═══ RECORDS SHOWN ═══
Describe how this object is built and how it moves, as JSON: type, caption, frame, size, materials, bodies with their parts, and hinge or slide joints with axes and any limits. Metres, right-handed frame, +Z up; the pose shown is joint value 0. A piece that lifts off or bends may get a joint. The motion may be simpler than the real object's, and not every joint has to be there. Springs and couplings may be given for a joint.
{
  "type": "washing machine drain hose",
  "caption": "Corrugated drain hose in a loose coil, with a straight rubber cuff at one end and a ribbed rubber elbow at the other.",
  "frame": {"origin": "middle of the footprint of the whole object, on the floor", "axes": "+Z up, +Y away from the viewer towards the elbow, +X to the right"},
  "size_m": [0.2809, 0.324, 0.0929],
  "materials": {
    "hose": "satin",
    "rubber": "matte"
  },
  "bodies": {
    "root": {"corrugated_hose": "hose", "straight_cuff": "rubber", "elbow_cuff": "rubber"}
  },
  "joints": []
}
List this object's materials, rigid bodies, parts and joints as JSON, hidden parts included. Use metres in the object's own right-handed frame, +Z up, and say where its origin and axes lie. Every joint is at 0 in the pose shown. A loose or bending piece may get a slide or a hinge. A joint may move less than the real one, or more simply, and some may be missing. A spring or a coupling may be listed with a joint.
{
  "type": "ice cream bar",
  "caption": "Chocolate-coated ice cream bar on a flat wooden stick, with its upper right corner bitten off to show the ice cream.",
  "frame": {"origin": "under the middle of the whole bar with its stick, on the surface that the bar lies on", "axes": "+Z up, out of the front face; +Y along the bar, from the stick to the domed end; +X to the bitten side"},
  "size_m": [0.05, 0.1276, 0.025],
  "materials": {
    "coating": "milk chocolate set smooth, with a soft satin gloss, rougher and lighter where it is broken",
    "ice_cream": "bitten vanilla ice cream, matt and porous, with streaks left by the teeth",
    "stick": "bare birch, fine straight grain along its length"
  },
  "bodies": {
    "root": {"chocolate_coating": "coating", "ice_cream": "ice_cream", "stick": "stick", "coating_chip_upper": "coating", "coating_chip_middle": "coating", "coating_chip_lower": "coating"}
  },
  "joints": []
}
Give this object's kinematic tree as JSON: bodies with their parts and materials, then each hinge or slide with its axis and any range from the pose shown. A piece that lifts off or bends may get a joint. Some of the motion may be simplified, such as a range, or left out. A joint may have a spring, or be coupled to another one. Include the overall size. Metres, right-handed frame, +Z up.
═══
Nothing but the lines from the one with "List this object's" through the end of the data above should be repeated, each exactly as it stands.

List this object's materials, rigid bodies, parts and joints as JSON, hidden parts included. Use metres in the object's own right-handed frame, +Z up, and say where its origin and axes lie. Every joint is at 0 in the pose shown. A loose or bending piece may get a slide or a hinge. A joint may move less than the real one, or more simply, and some may be missing. A spring or a coupling may be listed with a joint.
{
  "type": "ice cream bar",
  "caption": "Chocolate-coated ice cream bar on a flat wooden stick, with its upper right corner bitten off to show the ice cream.",
  "frame": {"origin": "under the middle of the whole bar with its stick, on the surface that the bar lies on", "axes": "+Z up, out of the front face; +Y along the bar, from the stick to the domed end; +X to the bitten side"},
  "size_m": [0.05, 0.1276, 0.025],
  "materials": {
    "coating": "milk chocolate set smooth, with a soft satin gloss, rougher and lighter where it is broken",
    "ice_cream": "bitten vanilla ice cream, matt and porous, with streaks left by the teeth",
    "stick": "bare birch, fine straight grain along its length"
  },
  "bodies": {
    "root": {"chocolate_coating": "coating", "ice_cream": "ice_cream", "stick": "stick", "coating_chip_upper": "coating", "coating_chip_middle": "coating", "coating_chip_lower": "coating"}
  },
  "joints": []
}
Give this object's kinematic tree as JSON: bodies with their parts and materials, then each hinge or slide with its axis and any range from the pose shown. A piece that lifts off or bends may get a joint. Some of the motion may be simplified, such as a range, or left out. A joint may have a spring, or be coupled to another one. Include the overall size. Metres, right-handed frame, +Z up.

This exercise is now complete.